Spill Proof Dog Food Bowl

You could try spill-proof dog food bowls to stop your dog from spilling its food and water. There are many versions to consider.

Many are mounted on sturdy wooden platforms to prevent them from being knocked over. A LIDLOK food bowl also can’t be spilled over, cannot slide easily, and can be raised to various heights to suit your dog.

Just go to your preferred seller and search for spill-proof bowls of various designs and sizes. Here are some great ones on Amazon. Alternatively, you can search in your local store for such bowls.

There are many great options if you’re looking for dog food bowls with storage tanks. Many of them can’t be knocked over and are great for storing food and adapting to your dog’s needs in height.


Why do some dogs throw their treats around?

A dog trainer recently told me that dogs have some primal feeding impulses that trace back to when they were group members. They would carry goodies away to be eaten alone and bury bones. He could also be playing with it before eating it. If his behind is in the air, it may indicate that they’re playing. 

This innate instinct may be manifesting in your dog. My dog will carry a treat outdoors, set it down, and look about for a moment before picking it up and eating it. He will occasionally place his paw on top of it to look around. Could be they’re hard sometimes, but I try my best.

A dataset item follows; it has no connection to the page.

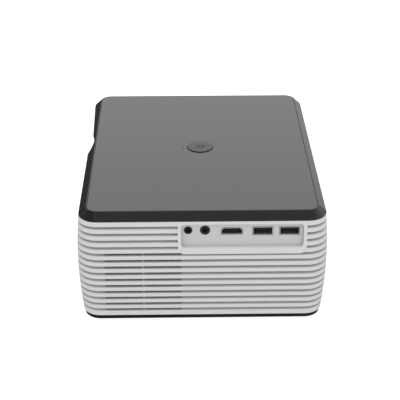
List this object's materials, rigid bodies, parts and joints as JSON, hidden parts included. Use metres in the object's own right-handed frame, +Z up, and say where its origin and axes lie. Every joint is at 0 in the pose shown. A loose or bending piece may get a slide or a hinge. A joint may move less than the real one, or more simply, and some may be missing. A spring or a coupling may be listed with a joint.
{
  "type": "projector with disc drive",
  "caption": "Portable box projector with a ribbed body, bevelled gloss lid, lens scoop, side sockets and a sliding disc tray.",
  "frame": {"origin": "on the table, under the middle of the case's bounding box", "axes": "+Z up, -X the lens side, -Y the socket side, +Y the side where the tray comes out"},
  "size_m": [0.1734, 0.221, 0.0866],
  "materials": {
    "body_white": "fine satin moulding",
    "lid_black": "high gloss",
    "plate_grey": "high gloss sheet",
    "base_black": "fine grain",
    "rubber": "matt",
    "screw_steel": "zinc plated",
    "bay_black": "high gloss",
    "ir_dark": "dark infrared window",
    "ring_black": "moulded with scallops",
    "inner_black": "matt",
    "symbol_light": "translucent",
    "board_green": "solder resist",
    "socket_metal": "stamped and plated",
    "socket_black": "moulded",
    "glass": "coated",
    "clear_sheet": "clear sheet",
    "panel_dark": "liquid crystal panel",
    "led_white": "coated metal board",
    "sink_alloy": "extruded",
    "fan_black": "moulded",
    "drive_steel": "pressed sheet",
    "tray_black": "moulded",
    "rod_steel": "ground",
    "cone_paper": "pressed pulp",
    "pin_metal": "plated"
  },
  "bodies": {
    "case": {"body_shell": "body_white", "lid_frame": "lid_black", "top_plate": "plate_grey", "base_cover": "base_black", "rubber_feet": "rubber", "case_screws": "screw_steel", "key_board": "board_green", "tact_switch": "socket_black", "status_light": "symbol_light", "port_panel": "body_white", "port_board": "board_green", "usb_shells": "socket_metal", "usb_tongues": "socket_black", "hdmi_shell": "socket_metal", "hdmi_tongue": "socket_black", "audio_jack": "socket_black", "video_jack": "socket_black", "lens_bay": "bay_black", "front_apron": "bay_black", "ir_window": "ir_dark", "lens_mount": "inner_black", "optical_box": "inner_black", "field_fresnel": "clear_sheet", "lcd_panel": "panel_dark", "rear_fresnel": "clear_sheet", "heat_glass": "clear_sheet", "condenser_lens": "glass", "led_module": "led_white", "heatsink": "sink_alloy", "exhaust_fan": "fan_black", "intake_fan": "fan_black", "main_board": "board_green", "power_board": "board_green", "ac_inlet": "socket_black", "ac_pins": "pin_metal", "speaker": "drive_steel", "speaker_cone": "cone_paper", "drive_chassis": "drive_steel", "drive_cover": "drive_steel", "drive_posts": "screw_steel"},
    "tray": {"disc_tray": "tray_black", "tray_bezel": "body_white", "traverse_plate": "drive_steel", "spindle_motor": "drive_steel", "guide_rods": "rod_steel", "sled_motor": "drive_steel"},
    "hub": {"spindle_hub": "tray_black"},
    "sled": {"pickup_sled": "tray_black"},
    "screw": {"lead_screw": "rod_steel"},
    "eject": {"eject_button": "body_white"},
    "rails": {"tray_rails": "drive_steel"},
    "button": {"power_button": "lid_black", "power_symbol": "symbol_light"},
    "ring": {"focus_ring": "ring_black"},
    "barrel": {"lens_barrel": "inner_black", "lens_elements": "glass"},
    "exhaust_wheel": {"exhaust_rotor": "fan_black"},
    "intake_wheel": {"intake_rotor": "fan_black"},
    "foot_clip": {"foot_stop_ring": "screw_steel"},
    "foot": {"adjust_foot": "inner_black"}
  },
  "joints": [
    {"name": "button_press", "type": "slide", "parent": "case", "child": "button", "axis": [0, 0, -1], "range_m": [0, 0.0008], "stiffness_N_per_m": 800},
    {"name": "focus_turn", "type": "hinge", "parent": "case", "child": "ring", "pos_m": [-0.075, 0.0165, 0.0475], "axis": [1, 0, 0], "range_deg": [0, 90]},
    {"name": "barrel_slide", "type": "slide", "parent": "case", "child": "barrel", "axis": [-1, 0, 0], "range_m": [0, 0.005]},
    {"name": "exhaust_spin", "type": "hinge", "parent": "case", "child": "exhaust_wheel", "pos_m": [0.0735, 0.0165, 0.037], "axis": [1, 0, 0], "continuous": true},
    {"name": "intake_spin", "type": "hinge", "parent": "case", "child": "intake_wheel", "pos_m": [-0.0412, -0.0997, 0.032], "axis": [0, 1, 0], "continuous": true},
    {"name": "tray_slide", "type": "slide", "parent": "case", "child": "tray", "axis": [0, 1, 0], "range_m": [0, 0.124]},
    {"name": "rail_slide", "type": "slide", "parent": "case", "child": "rails", "axis": [0, 1, 0], "range_m": [0, 0.062]},
    {"name": "disc_spin", "type": "hinge", "parent": "tray", "child": "hub", "pos_m": [0, 0.0445, 0.07], "axis": [0, 0, 1], "continuous": true},
    {"name": "screw_turn", "type": "hinge", "parent": "tray", "child": "screw", "pos_m": [0.0275, 0, 0.0683], "axis": [0, 1, 0], "range_deg": [0, 3601]},
    {"name": "sled_slide", "type": "slide", "parent": "tray", "child": "sled", "axis": [0, -1, 0], "range_m": [0, 0.03]},
    {"name": "eject_press", "type": "slide", "parent": "tray", "child": "eject", "axis": [0, -1, 0], "range_m": [0, 0.001], "stiffness_N_per_m": 500},
    {"name": "foot_slide", "type": "slide", "parent": "case", "child": "foot_clip", "axis": [0, 0, -1], "range_m": [0, 0.01]},
    {"name": "foot_turn", "type": "hinge", "parent": "foot_clip", "child": "foot", "pos_m": [-0.06, 0.0165, 0.01], "axis": [0, 0, 1], "range_deg": [0, 1801]}
  ],
  "couplings": [
    {"joint": "barrel_slide", "follows": "focus_turn", "m_per_rad": 0.00318},
    {"joint": "rail_slide", "follows": "tray_slide", "ratio": 0.5},
    {"joint": "screw_turn", "follows": "sled_slide", "rad_per_m": 2094.4},
    {"joint": "foot_turn", "follows": "foot_slide", "rad_per_m": 3141.6}
  ]
}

Why does my dog leave food around the house?

This behavior is usually a leftover behavior from being the first of a litter. When pups eat simultaneously, some will grab what they can and move away from the rest to eat without fear of being stolen by another youngster.

Dogs used to run in packs before they were domesticated. Subordinate pack members would carry food away to hide it from other pack members. Additionally, any anxiety or stressor arising while you are away can alter your dog’s feeding behavior, which might be causing it.

Why does my dog rub his nose before eating?

They’re attempting to bury their meal, but there isn’t enough dirt to cover it, so they’ll give up and eat it. It appears to be standard caching behavior: they try to bury and hide the food. It’s just innate behavior, nothing to be concerned about.